Returning home after a vacation entails a not-a-very-happy session of unpacking, washing, drying, arranging and re-arranging things, stocking up groceries, gearing up for the familiar yet forgotten routine and eventually settling down to the pace and flow of things.  Just a week after going through the unpacking routine, I had to pack my bags off again for a short stay at the in-laws place for Pongal. We took our first solo road trip and I must say it was a great experience. Although I was a little jittery in the beginning, the husband's excitement levels rubbed on to me and I began to relax and enjoy as we progressed on our journey. It was a long weekend and not surprisingly we had plenty of company on the road. It really didn't seem like driving on a NH. It could have been any road within the city limits! The drive on our way back was far more peaceful and faster. Most importantly, there was a feeling of triumph, to have made our debut in style. So, here's to more road trips in future! 

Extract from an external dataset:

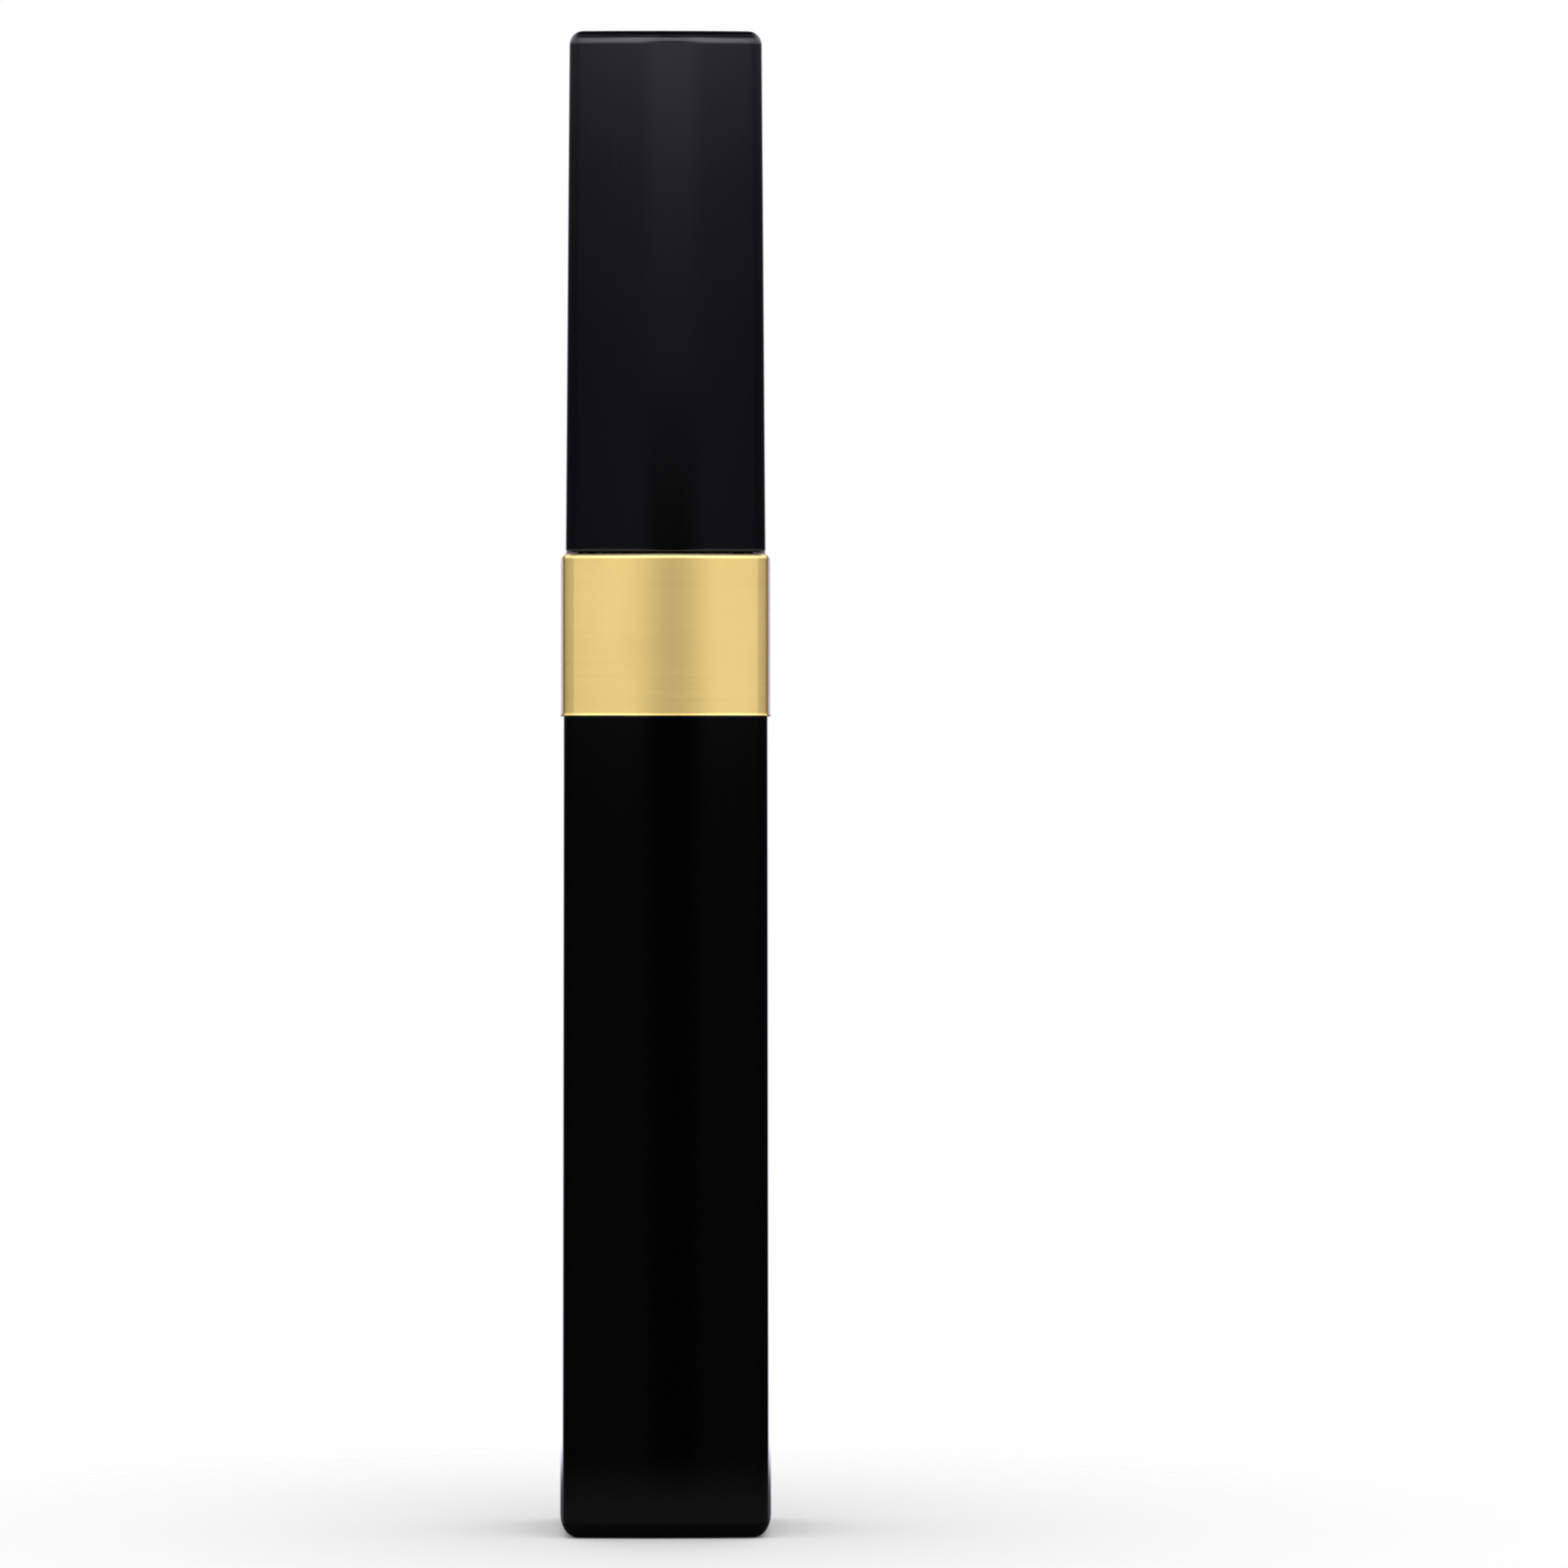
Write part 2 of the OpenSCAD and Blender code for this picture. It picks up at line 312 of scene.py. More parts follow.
@dataclass(frozen=True)
class ToothedFinish(Finish):
    """A surface with a fine even tooth, and patches of more and less sheen.

    Attributes:
        tooth_mm, tooth_height_mm: the distance between the tooth's pits, and their depth.
        patch_mm: the size of the patches.
        patchiness: how much rougher or smoother the patches are.
    """

    tooth_mm: float = 0.16
    tooth_height_mm: float = 0.004
    patch_mm: float = 2.5
    patchiness: float = 0.06

    def surface(self, tree: Tree, shader: Node) -> None:
        """Adds the tooth and the patches."""
        self.relief(tree, shader, self.grain(tree, self.tooth_mm), self.tooth_height_mm)
        self.vary(tree, shader, self.grain(tree, self.patch_mm), self.patchiness)


@dataclass(frozen=True)
class MouldedPolypropylene(ToothedFinish):
    """Polypropylene from a spark-eroded mould: a waxy, soft black with a fine tooth."""


@dataclass(frozen=True)
class BlankFilmLabel(ToothedFinish):
    """Blank polypropylene film label: even, off-white, with a faint tooth."""

    tooth_mm: float = 0.3
    tooth_height_mm: float = 0.003
    patch_mm: float = 3.0
    patchiness: float = 0.05


@dataclass(frozen=True)
class MouldedWandNylon(Finish):
    """Nylon rod from a polished mould, wiped down by the wiper at each use.

    The eye sees long soft streaks along the rod, where a thin film of mascara dried.

    Attributes:
        streak_mm, streak_height_mm: the distance between the streaks, and their height.
        streak_sheen: how much rougher or smoother a streak is than the rod.
    """

    streak_mm: float = 0.5
    streak_height_mm: float = 0.004
    streak_sheen: float = 0.12

    def surface(self, tree: Tree, shader: Node) -> None:
        """Adds the streaks in gloss and in relief."""
        streaks = self.grain(tree, self.streak_mm, 3.0, (1.0, 1.0, 0.06))
        self.relief(tree, shader, streaks, self.streak_height_mm)
        self.vary(tree, shader, streaks, self.streak_sheen)


@dataclass(frozen=True)
class MascaraOnElastomer(Finish):
    """Thermoplastic elastomer under a film of wet mascara.

    The film is thick and lumpy, so the eye sees a near-black body with many small wet glints.

    Attributes:
        lump_mm, lump_height_mm: the distance between the film's lumps, and their height.
        speck_mm, speck_height_mm: the distance between the specks on them, and their height.
        patch_mm: the size of the wetter and drier patches.
        dryness: how much rougher or smoother the patches are.
        wetness: how much of the surface has a wet coat.
    """

    lump_mm: float = 0.55
    lump_height_mm: float = 0.11
    speck_mm: float = 0.14
    speck_height_mm: float = 0.03
    patch_mm: float = 1.1
    dryness: float = 0.14
    wetness: float = 0.4

    def surface(self, tree: Tree, shader: Node) -> None:
        """Adds the film's lumps and specks, and its wetter and drier patches."""
        shader.inputs["Coat Weight"].default_value = self.wetness
        shader.inputs["Coat Roughness"].default_value = 0.05
        shader.inputs["Specular IOR Level"].default_value = 0.12
        under = self.relief(tree, shader, self.grain(tree, self.lump_mm), self.lump_height_mm)
        film = self.relief(tree, shader, self.grain(tree, self.speck_mm), self.speck_height_mm,
                           under)
        tree.links.new(film, shader.inputs["Coat Normal"])
        self.vary(tree, shader, self.grain(tree, self.patch_mm), self.dryness)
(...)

The New Year saw me complete a book in the first week itself. I read P.S. I love you by Cecelia Ahern gifted to me by my lovely Santa. Thank you, Simran! It was good to start the New Year with a book. I hope this sets the ball rolling and I'm able to read much more by the end of the year. As for the book, umm..lets say, it was nice. The plot was good but some of the parts seemed a little unrealistic and difficult to imagine in a real-life scenario. Though the end was what I hoped for, the twist seemed like an after thought and hurriedly patched. But, for the overall emotions that were portrayed, I'd give it a thumbs up. There were parts that really tugged at your heart. It wasn't all tear-jerky and had some good humour too packed in. So, overall, a nice read.

Yet to catch up with all the reading and commenting on the blogosphere. See you at your space, soon!